Friday, November 30, 2007

Becoming the story

Dumped into the Friday afternoon cycle is this cryptic post on National Review Online from editor Kathryn Jean Lopez concerning material that appeared on their military blog, preposterously named "The Tank". The issue is that one of the bloggers on The Tank, W. Thomas Smith, was forced to acknowledge that his accounts of witnessing various Hezbollah activities were incomplete: giving the impression of being eye-witness accounts, but in fact cobbled together from eye-witness accounts, extrapolations, assumptions, and other unspecified sources' accounts of what they had seen.

This is the kind of "reporting" that has launched a thousand right-wing "outrages" when its subject matter is insufficiently good news from Iraq (e.g. Bilal Hussein). But even stranger than the quasi-apology is Smith's defence of his methods and actions in "reporting" on Hezbollah --

Speaking of wild, my detractors have claimed that my “public cowboying” — writing openly about carrying weapons, photographing Hezbollah facilities and stealing flags from Hezbollah strongholds — has endangered all reporters in Lebanon. They argue that Hezbollah fighters might assume, based on my reports, that any Western reporter could be armed and hostile to their interests.

Frankly, I'm not concerned with what Hezbollah assumes. Hezbollah is a terrorist organization, funded, trained, and equipped by the Islamic (Iranian) Revolutionary Guard Corps. My responsibility is not to concern myself with how Hezbollah perceives me, nor do I feel any compulsion to court them. They are the enemy as far as I’m concerned. My responsibility is to deliver the facts to my readers, which I have always done and will always do.

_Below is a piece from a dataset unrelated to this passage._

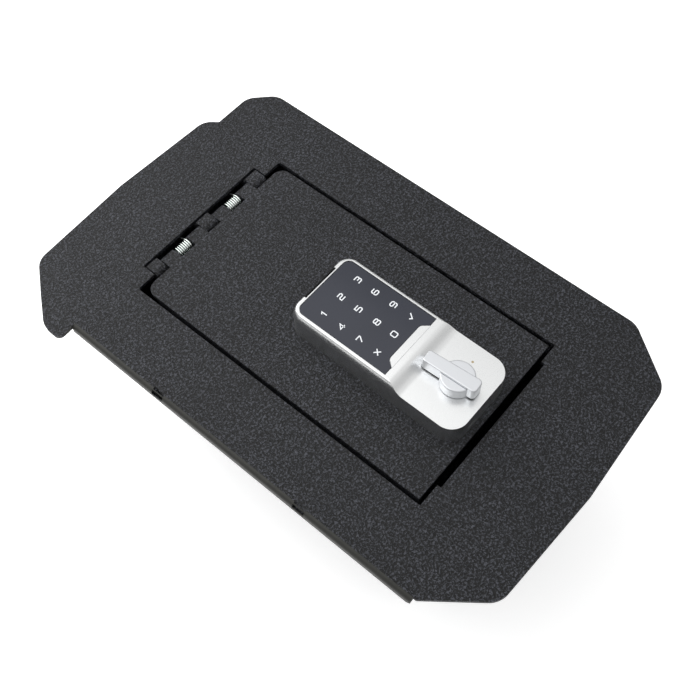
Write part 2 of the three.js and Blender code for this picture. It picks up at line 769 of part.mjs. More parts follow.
// The spindle's lower end has four flats milled on its round bar, for the cam's square hole.
function makeSpindle() {
  const half = spindle.square / 2;
  const shoulder = camTop + spindle.shoulderRise;
  const round = post(lock.x, knobY, spindle.radius, camBottom, shoulder, 24);
  const flats = block(lock.x - half, lock.x + half, knobY - half, knobY + half, camBottom, shoulder);
  const above = post(lock.x, knobY, spindle.radius, shoulder, knob.bottom, 24);
  const boreTop = camBottom + camScrewBore.depth + camScrewBore.spareDepth;
  const bore = post(lock.x, knobY, camScrewBore.radius, camBottom - cutMargin, boreTop, 16);
  return round.intersect(flats).add(above).subtract(bore);
}

// The cam points along +X as stored and swings under the strike with a quarter turn clockwise.
function makeLatchCam() {
  const half = cam.width / 2;
  const plan = rectangle(lock.x - half, lock.x + cam.reach, knobY - half, knobY + half, cam.tipRadius);
  const hub = post(lock.x, knobY, cam.hubRadius, camBottom, camTop, 32);
  const hole = spindle.square / 2 + fittedGap;
  return sweepUp(plan, camBottom, camTop).add(hub)
    .subtract(block(lock.x - hole, lock.x + hole, knobY - hole, knobY + hole, camBottom - cutMargin,
      camTop + cutMargin));
}

function makeCamScrew() {
  const washerBottom = camBottom - camScrew.washerThickness;
  const headBottom = washerBottom - camScrew.headHeight;
  return union([
    post(lock.x, knobY, camScrew.washerRadius, washerBottom, camBottom, 24),
    post(lock.x, knobY, camScrew.headRadius, headBottom, washerBottom + camScrew.washerThickness / 2, 6),
    post(lock.x, knobY, camScrew.shankRadius, washerBottom, camBottom + camScrewBore.depth, 16),
  ]);
}

// Assembly. The model's origin goes under the middle of its outline, on the surface that the box stands on.

const outlineMiddle = [(ear.tip + plate.right) / 2, (plate.front + plate.rear) / 2];
const safe = new THREE.Group();

function addPart(name, solid, finish) {
  const geometry = toGeometry(solid);
  geometry.translate(-outlineMiddle[0], -outlineMiddle[1], box.depth);
  const mesh = new THREE.Mesh(geometry, finish);
  mesh.name = name;
  safe.add(mesh);
}

addPart('top_plate', makeTopPlate(), texturedBlack());
addPart('box_channel', makeBoxChannel(), texturedBlack());
addPart('box_front_wall', makeEndWall(box.front), texturedBlack());
addPart('box_rear_wall', makeEndWall(box.rear - boxThickness), texturedBlack());
addPart('door_ledge_left', makeLedge(box.left + boxThickness, door.left), texturedBlack());
addPart('door_ledge_right', makeLedge(box.right - boxThickness, door.right), texturedBlack());
addPart('latch_strike', makeStrike(), texturedBlack());
knuckleSpans.forEach((span, i) => addPart(`hinge_knuckle_${i + 1}`, makeKnuckle(span), texturedBlack()));
addPart('hinge_pin', makePin(), plainSteel());
springSpans.forEach((span, i) => addPart(`hinge_spring_${i + 1}`, makeSpring(span), zincPlate()));

addPart('door_panel', makeDoor(), texturedBlack());
addPart('lock_floor', makeLockFloor(), blackPlastic());
addPart('lock_housing', makeLockHousing(), satinSilver());
addPart('keypad_glass', makeKeypadGlass(), darkGlass());
addPart('battery_cap', makeBatteryCap(), blackPlastic());
addPart('lock_backplate', makeBackplate(), zincPlate());
addPart('sleeve_nut', makeSleeveNut(), zincPlate());
lockScrewPlaces.forEach((place, i) => addPart(`lock_screw_${i + 1}`, makeLockScrew(place), zincPlate()));

addPart('knob', makeKnob(), satinSilver());
addPart('spindle', makeSpindle(), plainSteel());
addPart('latch_cam', makeLatchCam(), zincPlate());
addPart('cam_screw', makeCamScrew(), zincPlate());

export default safe;
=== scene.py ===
# Console safe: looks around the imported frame.
# Sizes are in mm on the plate's own zero, which is its top face at the middle of the door.
import math

import bmesh
import bpy
from mathutils import Matrix, Vector


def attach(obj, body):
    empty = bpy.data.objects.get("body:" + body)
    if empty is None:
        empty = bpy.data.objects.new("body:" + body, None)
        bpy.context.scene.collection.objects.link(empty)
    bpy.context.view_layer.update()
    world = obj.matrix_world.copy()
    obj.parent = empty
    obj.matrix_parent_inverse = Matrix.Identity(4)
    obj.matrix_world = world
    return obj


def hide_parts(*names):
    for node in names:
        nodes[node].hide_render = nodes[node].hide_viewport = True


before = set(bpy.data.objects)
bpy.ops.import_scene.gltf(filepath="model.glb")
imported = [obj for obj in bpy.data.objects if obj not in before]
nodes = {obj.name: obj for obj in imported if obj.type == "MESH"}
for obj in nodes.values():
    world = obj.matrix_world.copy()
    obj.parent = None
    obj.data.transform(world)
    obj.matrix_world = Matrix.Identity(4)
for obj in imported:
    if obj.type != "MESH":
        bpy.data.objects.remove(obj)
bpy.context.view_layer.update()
scene = bpy.context.scene
origin = Vector((9.15, 18.3, -140.0))  # the frame's origin, seen from the plate's zero
ontoOrigin = Matrix.Translation(origin / 1000)  # takes a mesh from the plate's zero to the frame's origin


def at(x, y, z):
    return (Vector((x, y, z)) - origin) / 1000  # plate millimetres to frame metres


# Colours and material helpers

def linear(code):
    parts = [int(code[i:i + 2], 16) / 255 for i in (1, 3, 5)]
    return tuple(c / 12.92 if c <= 0.04045 else ((c + 0.055) / 1.055) ** 2.4 for c in parts) + (1.0,)


def node(tree, kind, links=None, **settings):
    made = tree.nodes.new(kind)
    for name, value in settings.items():
        if name == "inputs":
            for socket, number in value.items():
                made.inputs[socket].default_value = number
        elif name == "stops":
            elements = made.color_ramp.elements
            while len(elements) < len(value):
                elements.new(0.5)
            for element, (position, colour) in zip(elements, value):
                element.position = position
                element.color = linear(colour) if isinstance(colour, str) else (colour, colour, colour, 1)
        else:
            setattr(made, name, value)
    for socket, source in (links or {}).items():
        tree.links.new(source, made.inputs[socket])
    return made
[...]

Now, am I a “cowboy?” Perhaps I am bit of a cowboy. I did, after all, snag a Hezbollah flag while I was there. Was that Thomas the journalist snagging the flag? Hardly. That was Thomas the Marine. And that's part of who I am, which I suppose makes me part cowboy. But that’s something my detractors will just to have to live with, because that’s not going to change.


So he's in Lebanon, under the auspices of the National Review, and announcing not only he's there to report on Hezbollah as "the enemy" but seeking to directly provoke them. Smith lives in a state where if you shoot someone on your property who was stealing stuff, no one would bat an eyelid. So what will National Review's complaint be if Smith gets hurt in one of his future pranks against Hezbollah? What explanation will they offer to another reporter who gets hurt on the assumption of Hezbollah that he's another Smith character? And what is their liability if Smith, who apparently totes a gun in his trips around Beirut, hurts someone else? Someone has a blogger ethics problem.

UPDATE: Andrew Sullivan noticed, although he's more focused on the New Republic payback angle (exhaustively documented by Glenn Greenwald) than the ongoing ethics problem. As Sullivan points out, Smith never links to his original disputed posts. They are here and here.

FINAL UPDATE: Via a later Sullivan post, someone on the ground who's had a problem with Smith's methods from the start.

ONE MORE THING: K-Lo finally follows up, on The Tank and not at The Corner, with what essentially amounts to "We apologize to those facts that took offense". It now seems that K-Lo only owned up in the first place because the people who were disputing Smith's reporting for 6 weeks could get nowhere with National Review directly and so took the story to Tom Edsall.